• [Problem details]: Return only the lines between the line holding "const r = HANDLE_END_R;" and the line holding "scene = bpy.context.scene", the two boundary lines included, exactly as they appear.

╭──

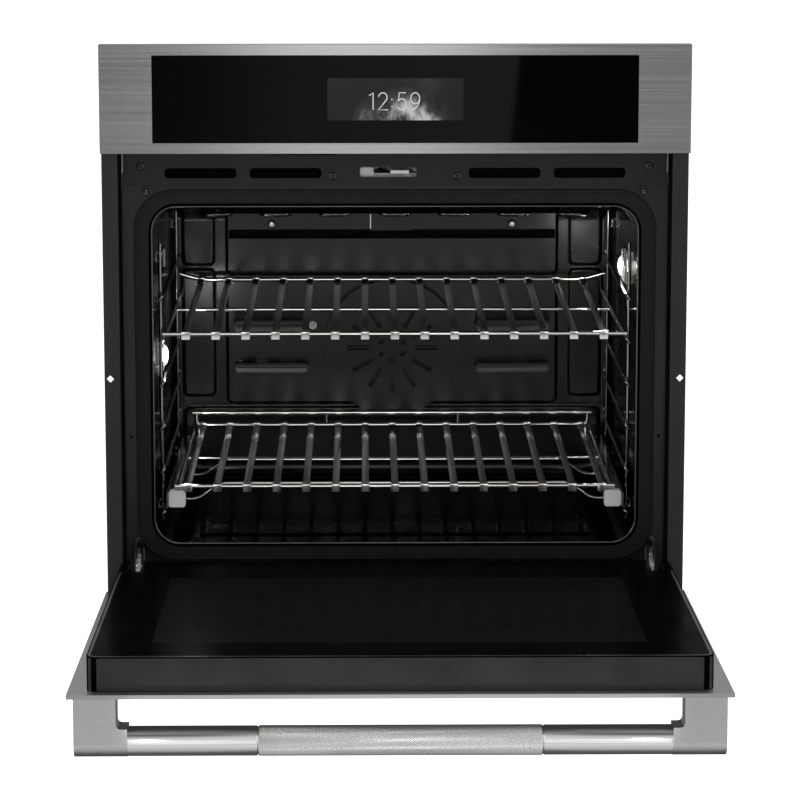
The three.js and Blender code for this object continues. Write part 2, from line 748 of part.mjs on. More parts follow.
LAMPS.forEach((lamp) => {
  const { side, y, z } = lamp;
  const outline = roundedOutline(y - 30, y + 30, z - 20, z + 20, 5.6, 2);
  const rim = roundedOutline(y - 33, y + 33, z - 23, z + 23, 7, 2);
  const crown = roundedOutline(y - 22, y + 22, z - 13, z + 13, 5, 2);
  const lens = join([prism("x", outline, 312, 324), prism("x", rim, 314.5, 317.6)]);
  const dome = lens.add(prism("x", crown, 310.8, 313));
  const name = side < 0 ? "left" : "right";
  place("lamp_lens_" + name, side < 0 ? mirrorX(dome) : dome, LENS, cavity);
});

// ---- rack guides, one wire ladder on each side wall ----
function rackGuide() {
  const pieces = [];
  for (const y of [74, 436]) {
    pieces.push(wire([[311.6, y, 98], [311.6, y, 472]], 2.4, 6));
    pieces.push(box(312, 317.7, y - 5, y + 5, 449, 461));
    pieces.push(box(312, 317.7, y - 5, y + 5, 116, 126));
  }
  for (let i = 0; i < LEVELS; i++) {
    const z = LEVEL_Z0 + i * LEVEL_PITCH;
    const path = [
      [312, 50, z - 6],
      [307.4, 50, z - 0.3],
      [307.4, 456, z - 0.3],
      [312, 456, z + 8],
    ];
    pieces.push(wire(path, 2.5, 6));
  }
  pieces.push(box(306, 309.6, 96, 116, 438, 462));
  pieces.push(box(308, 312, 66, 116, 457, 461));
  return join(pieces);
}
placePair("rack_guide", rackGuide(), CHROME, cavity);

// ---- racks ----
function slat(x, z, backZ) {
  const f = RACK_FRONT_Y;
  const b = RACK_BACK_Y;
  const outline = [
    [f - 4.4, z - 4.2],
    [f + 4.4, z - 4.2],
    [f + 4.4, z + 1.4],
    [b - 12, z + 1.4],
    [b - 3, backZ - 3],
    [b - 3, backZ + 1],
    [b - 13, z + 3.6],
    [f - 4.4, z + 3.6],
  ];
  return prism("x", outline, x - 4.2, x + 4.2);
}

function slats(z, pitch, backZ) {
  const out = [];
  for (let i = 0; i < SLATS; i++) {
    out.push(slat((i - (SLATS - 1) / 2) * pitch, z, backZ));
  }
  return out;
}

function upperRack() {
  const z = UPPER_RACK_Z;
  const f = RACK_FRONT_Y;
  const b = RACK_BACK_Y;
  const rear = z + UPPER_REAR_RISE;
  const pieces = slats(z, 39.6, rear);
  pieces.push(wire([[-308, f, z], [308, f, z]], 3.25, 8));
  for (const s of [-1, 1]) {
    const rail = [
      [s * 304, f, z],
      [s * 304, b - 24, z],
      [s * 304, b, rear],
      [s * 307, b, rear + 8],
    ];
    pieces.push(wire(bend(rail, 8, 2), 3, 6));
  }
  pieces.push(wire([[-304, b, rear], [304, b, rear]], 3.25, 6));
  pieces.push(wire([[-304, UPPER_MID_Y, z - 2.6], [304, UPPER_MID_Y, z - 2.6]], 3, 5));
  return join(pieces);
}
place("upper_rack", upperRack(), CHROME, upperShelf);

function lowerRack() {
  const z = LOWER_RACK_Z;
  const f = RACK_FRONT_Y;
  const b = RACK_BACK_Y;
  const rear = z + LOWER_REAR_RISE;
  const stop = z + LOWER_REAR_STOP;
  const pieces = slats(z, 39.5, rear);
  pieces.push(wire([[-294, f, z], [294, f, z]], 3, 8));
  for (const s of [-1, 1]) {
    const rail = [
      [s * 289, f, z],
      [s * 289, b - 20, z],
      [s * 289, b, rear],
      [s * 289, b, stop],
    ];
    pieces.push(wire(bend(rail, 8, 2), 3, 6));
    pieces.push(wire([[s * 96, b, rear], [s * 96, b, stop]], 2.4, 6));
  }
  pieces.push(wire([[-289, b, rear], [289, b, rear]], 3, 6));
  pieces.push(wire([[-292, b, stop], [292, b, stop]], 3, 6));
  pieces.push(wire([[-289, LOWER_MID_Y, z - 2.4], [289, LOWER_MID_Y, z - 2.4]], 2.6, 5));
  return join(pieces);
}
place("lower_rack", lowerRack(), CHROME, lowerShelf);

// ---- glides under the lower rack ----
const GLIDE_Z0 = 120;
const GLIDE_Z1 = 142;

const glideFixed = cut(
  join([
    box(303, 304.6, 40, 444, GLIDE_Z0 + 1, GLIDE_Z1 - 1),
    box(302.2, 304.6, 40, 43, GLIDE_Z0 + 1, GLIDE_Z1 - 1),
  ]),
  [box(300, 306, 120, 200, 127, 134), box(300, 306, 300, 380, 127, 134)],
);
placePair("glide_rail", glideFixed, STEEL, cavity);

function glideFrame() {
  const pieces = [];
  for (const s of [-1, 1]) {
    const x0 = s < 0 ? -301.8 : 284;
    const channel = box(x0, x0 + 17.8, 62.3, 446, GLIDE_Z0 + 1, GLIDE_Z1 - 1);
    const groove = box(s < 0 ? -310 : 288, s < 0 ? -288 : 310, 60, 450, GLIDE_Z0 + 3, GLIDE_Z1 - 3);
    pieces.push(channel.subtract(groove));
  }
  const high = LOWER_RACK_Z - 1.6;
  const low = GLIDE_Z0 + 4;
  for (const y of GLIDE_WIRES_Y) {
    const path = [
      [-286, y, low],
      [-264, y, low],
      [-236, y, high],
      [236, y, high],
      [264, y, low],
      [286, y, low],
    ];
    pieces.push(wire(bend(path, 8, 3), 2.5, 6));
  }
  return join(pieces);
}
place("glide_frame", glideFrame(), CHROME, lowerShelf);

const glideCap = prism("y", roundedOutline(280, 302, GLIDE_Z0, GLIDE_Z1, 3, 2), 50, 62);
placePair("glide_cap", glideCap, CAP, lowerShelf);

// ---- seal and bumpers on the front frame ----
function doorGasket() {
  const o = GASKET_HALF;
  const i = CAVITY_HALF + 5;
  const outer = prism("y", roundedOutline(-o, o, 55, 549, 52, 6), 23, FRAME_Y - GAP);
  const crown = prism("y", roundedOutline(-o + 5, o - 5, 60, 544, 47, 6), 21.5, 24);
  const inner = prism("y", roundedOutline(-i, i, CAVITY_Z0 - 5, CAVITY_Z1 + 5, 37, 6), 0, 60);
  return outer.add(crown).subtract(inner);
}
place("door_gasket", doorGasket(), RUBBER);

const bumper = cut(
  join([
    disc("y", 325.5, 545.9, 7.4, 22.4, FRAME_Y - GAP, 16),
    disc("y", 325.5, 545.9, 3, 24, 34, 10),
  ]),
  [disc("y", 325.5, 545.9, 3.6, 20, 24, 12)],
);
placePair("bumper", bumper, RUBBER);

// ---- hinge arms and their lock levers ----
function hingeArm() {
  const eye = circleOutline(HINGE_Y, HINGE_Z, 5.6, 16);
  const arm = [
    [HINGE_Y + 1, HINGE_Z - 5.2],
    [FRAME_Y - 2, 36.6],
    [60, 40],
    [84, 40],
    [84, 66],
    [60, 66],
    [FRAME_Y - 2, 60],
    [HINGE_Y + 1, HINGE_Z + 5.2],
  ];
  const pieces = [
    prism("x", eye, 338, 342),
    prism("x", arm, 338, 342),
    box(331, 349, 28.4, 30.4, 33, 73),
    box(331, 349, 28.4, 90, 31, 33),
    box(331, 349, 28.4, 90, 73, 75),
    box(331, 349, 82, 84, 31, 75),
  ];
  const holes = [
    disc("x", HINGE_Y, HINGE_Z, 3.1, 320, 360, 14),
    disc("x", 18, 47, 2.3, 320, 360, 12),
  ];
  return cut(join(pieces), holes);
}
placePair("hinge_arm", hingeArm(), STEEL);

function hingeLock() {
  const face = prism("y", roundedOutline(335, 345, 40, 86, 3, 2), 16.6, 19.4);
  const slot = prism("y", roundedOutline(337.4, 342.6, 30, 80, 2, 2), 0, 40);
  const pin = disc("x", 18, 47, 2, 335.4, 344.6, 10);
  const ears = join([
    box(335, 337.4, 16.6, 22, 42, 52),
    box(342.6, 345, 16.6, 22, 42, 52),
  ]);
  return face.subtract(slot).add(ears).add(pin);
}
placePair("hinge_lock", hingeLock(), CHROME);

// ---- door lock behind the vent trim ----
const latchBase = join([
  box(-60, 50, 34, 90, 552, 558.6),
  box(-60, -30, 30, 90, 552, 572),
  box(-46, -28, 28.6, 31, 556, 566),
  box(-60, 50, 84, 90, 552, 574),
  box(24, 40, 60, 90, 552, 580),
]);
place("latch_base", latchBase, GALVANISED, upperBay);

const hookOutline = [
  [-12, 80],
  [-22, 80],
  [-22, 62],
  [-12, 44],
  [-8, 30],
  [-6, 25.6],
  [18, 25.6],
  [20, 29],
  [18, 34],
  [2, 34],
  [-2, 48],
  [-8, 62],
  [-8, 80],
];
place("latch_hook", prism("z", hookOutline, 559, 563), CHROME, upperBay);

// ---- door, drawn closed and folded down about the hinge line ----
function doorSkin() {
  const h = WIDTH / 2;
  const plate = prism("y", roundedOutline(-h, h, DOOR_Z0, DOOR_Z1, 1.2, 1), FACE_Y, FACE_Y + SKIN_T);
  const holes = [
    box(-350, 350, FACE_Y + 1.5, 0, 34, 571),
    prism("y", roundedOutline(-265, 265, 168, 480, 10, 3), -60, 0),
  ];
  for (const s of [-1, 1]) {
    holes.push(box(s * HINGE_X - 6, s * HINGE_X + 6, -40, 0, 0, DOOR_Z0 + 4.5));
    holes.push(disc("y", s * 349, HANDLE_Z, 3.2, -40, 0, 10));
  }
  return cut(plate, holes);
}
place("door_skin", doorSkin(), STEEL, door);
place("outer_glass", box(-285, 285, FACE_Y + 1.8, FACE_Y + 4.6, 148, 500), GLASS, door);

function doorLiner() {
  const y0 = FACE_Y + SKIN_T + GAP;
  const h = LINER_HALF;
  const body = prism("y", roundedOutline(-h, h, DOOR_Z0 + 1, LINER_Z1, 12, 4), y0, LINER_BACK_Y);
  const holes = [
    box(-h + 2, h - 2, y0 - 1, LINER_BACK_Y - 2, DOOR_Z0 + 3, LINER_Z1 - 2),
    prism("y", roundedOutline(-288.8, 288.8, 131.7, 507.3, 3, 1), 0, 40),
    box(-30, 30, 15, 30, 567, 577),
  ];
  for (const s of [-1, 1]) {
    holes.push(box(s * HINGE_X - 8, s * HINGE_X + 8, y0 - 1, 40, 0, 92));
  }
  return cut(body, holes);
}
place("door_liner", doorLiner(), ENAMEL, door);
const innerGlass = join([
  prism("y", roundedOutline(-288.5, 288.5, 132, 507, 2.8, 1), LINER_BACK_Y - 3.4, LINER_BACK_Y - 0.2),
  box(-300, 300, LINER_BACK_Y - 6, LINER_BACK_Y - 2.6, 122, 517),
]);
place("inner_glass", innerGlass, GLASS, door);

// Two ears and the pin they carry, inside the slot in the door's lower edge.
function hingeBody() {
  const ear = [
    [FACE_Y + 5.4, 100],
    [2, 100],
    [2, 40],
    [-14, 17],
    [-24, 17],
    [-24, DOOR_Z0 - 0.6],
    [FACE_Y + 5.4, DOOR_Z0 - 0.6],
  ];
  return join([
    prism("x", ear, 333, 335),
    prism("x", ear, 345, 347),
    box(333, 347, -16, -13, 96, 100),
    disc("x", HINGE_Y, HINGE_Z, 2.7, 333.5, 346.5, 12),
  ]);
}
placePair("hinge_body", hingeBody(), STEEL, door);

// ---- handle ----
const handleBar = cut(
  join([
    disc("x", HANDLE_Y, HANDLE_Z, HANDLE_R, -311.6, -162.9, 24),
    disc("x", HANDLE_Y, HANDLE_Z, HANDLE_R, 162.9, 311.6, 24),
    disc("x", HANDLE_Y, HANDLE_Z, HANDLE_R - 1.4, -163.5, 163.5, 24),
  ]),
  [disc("x", HANDLE_Y, HANDLE_Z, HANDLE_R - 3.4, -320, 320, 24)],
);
place("handle_bar", handleBar, BRIGHT, door);
const grip = disc("x", HANDLE_Y, HANDLE_Z, HANDLE_R + 0.3, -162.5, 162.5, 24).subtract(
  disc("x", HANDLE_Y, HANDLE_Z, HANDLE_R - 1, -170, 170, 24),
);
place("handle_grip", grip, BRIGHT, door);

function handleCap() {
  const outer = 373.5;
  const inner = 325;
  const foot = 312;
  const r = HANDLE_END_R;
  const far = HANDLE_Y - r;
  const near = HANDLE_Y + r;
  const outline = [
    [outer, FACE_Y - GAP],
    [inner, FACE_Y - GAP],
    [inner, near + 8],
    [inner - 0.8, near + 5],
    [inner - 3, near + 2],
    [inner - 7, near],
    [foot, near],
    [foot, far],
    [outer, far],
  ];
  // Seen from the side the arm ends in a half circle that follows the bar.
  const side = [[FACE_Y, HANDLE_Z - r]];
  for (let i = 0; i <= 12; i++) {
    const a = Math.PI * (i / 12 - 0.5);
    side.push([HANDLE_Y - r * Math.cos(a), HANDLE_Z + r * Math.sin(a)]);
  }
  side.push([FACE_Y, HANDLE_Z + r]);
  return prism("z", outline, HANDLE_Z - r, HANDLE_Z + r).intersect(prism("x", side, foot - 5, outer + 5));
}
placePair("handle_cap", handleCap(), STEEL, door);

export default oven;
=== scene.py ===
import bpy
import math
from mathutils import Matrix, Vector


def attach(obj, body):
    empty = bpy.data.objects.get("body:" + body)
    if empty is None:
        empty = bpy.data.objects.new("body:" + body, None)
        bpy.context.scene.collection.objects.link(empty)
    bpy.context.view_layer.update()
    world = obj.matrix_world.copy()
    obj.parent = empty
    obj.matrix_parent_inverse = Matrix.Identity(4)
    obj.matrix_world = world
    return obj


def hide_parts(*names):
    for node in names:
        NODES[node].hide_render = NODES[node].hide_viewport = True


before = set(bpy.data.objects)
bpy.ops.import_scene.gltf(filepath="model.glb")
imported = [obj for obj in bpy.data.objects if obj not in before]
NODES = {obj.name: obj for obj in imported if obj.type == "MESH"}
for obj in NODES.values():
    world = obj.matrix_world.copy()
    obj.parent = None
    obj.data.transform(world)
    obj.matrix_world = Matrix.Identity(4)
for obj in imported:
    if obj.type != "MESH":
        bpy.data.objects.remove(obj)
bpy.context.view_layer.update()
MM = 0.001
scene = bpy.context.scene


def add_object(name, data):
    obj = bpy.data.objects.new(name, data)
    scene.collection.objects.link(obj)
    return obj


# ---- camera
CAMERA_PLACE = (-0.0412, -4.0408, 1.0029)
CAMERA_DOWN = 0.1631  # radians below level
CAMERA_RIGHT = 0.0117  # radians to the right of straight ahead
camera_data = bpy.data.cameras.new("camera")
camera_data.sensor_width = 36
camera_data.lens = 140.69
camera_data.shift_y = -0.06
camera_data.clip_end = 200
camera = add_object("camera", camera_data)
camera.location = CAMERA_PLACE
camera.rotation_euler = (math.pi / 2 - CAMERA_DOWN, 0.0, -CAMERA_RIGHT)
scene.camera = camera
scene.view_settings.view_transform = "Standard"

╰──

• [Worked answer]:
  const r = HANDLE_END_R;
  const far = HANDLE_Y - r;
  const near = HANDLE_Y + r;
  const outline = [
    [outer, FACE_Y - GAP],
    [inner, FACE_Y - GAP],
    [inner, near + 8],
    [inner - 0.8, near + 5],
    [inner - 3, near + 2],
    [inner - 7, near],
    [foot, near],
    [foot, far],
    [outer, far],
  ];
  // Seen from the side the arm ends in a half circle that follows the bar.
  const side = [[FACE_Y, HANDLE_Z - r]];
  for (let i = 0; i <= 12; i++) {
    const a = Math.PI * (i / 12 - 0.5);
    side.push([HANDLE_Y - r * Math.cos(a), HANDLE_Z + r * Math.sin(a)]);
  }
  side.push([FACE_Y, HANDLE_Z + r]);
  return prism("z", outline, HANDLE_Z - r, HANDLE_Z + r).intersect(prism("x", side, foot - 5, outer + 5));
}
placePair("handle_cap", handleCap(), STEEL, door);

export default oven;
=== scene.py ===
import bpy
import math
from mathutils import Matrix, Vector


def attach(obj, body):
    empty = bpy.data.objects.get("body:" + body)
    if empty is None:
        empty = bpy.data.objects.new("body:" + body, None)
        bpy.context.scene.collection.objects.link(empty)
    bpy.context.view_layer.update()
    world = obj.matrix_world.copy()
    obj.parent = empty
    obj.matrix_parent_inverse = Matrix.Identity(4)
    obj.matrix_world = world
    return obj


def hide_parts(*names):
    for node in names:
        NODES[node].hide_render = NODES[node].hide_viewport = True


before = set(bpy.data.objects)
bpy.ops.import_scene.gltf(filepath="model.glb")
imported = [obj for obj in bpy.data.objects if obj not in before]
NODES = {obj.name: obj for obj in imported if obj.type == "MESH"}
for obj in NODES.values():
    world = obj.matrix_world.copy()
    obj.parent = None
    obj.data.transform(world)
    obj.matrix_world = Matrix.Identity(4)
for obj in imported:
    if obj.type != "MESH":
        bpy.data.objects.remove(obj)
bpy.context.view_layer.update()
MM = 0.001
scene = bpy.context.scene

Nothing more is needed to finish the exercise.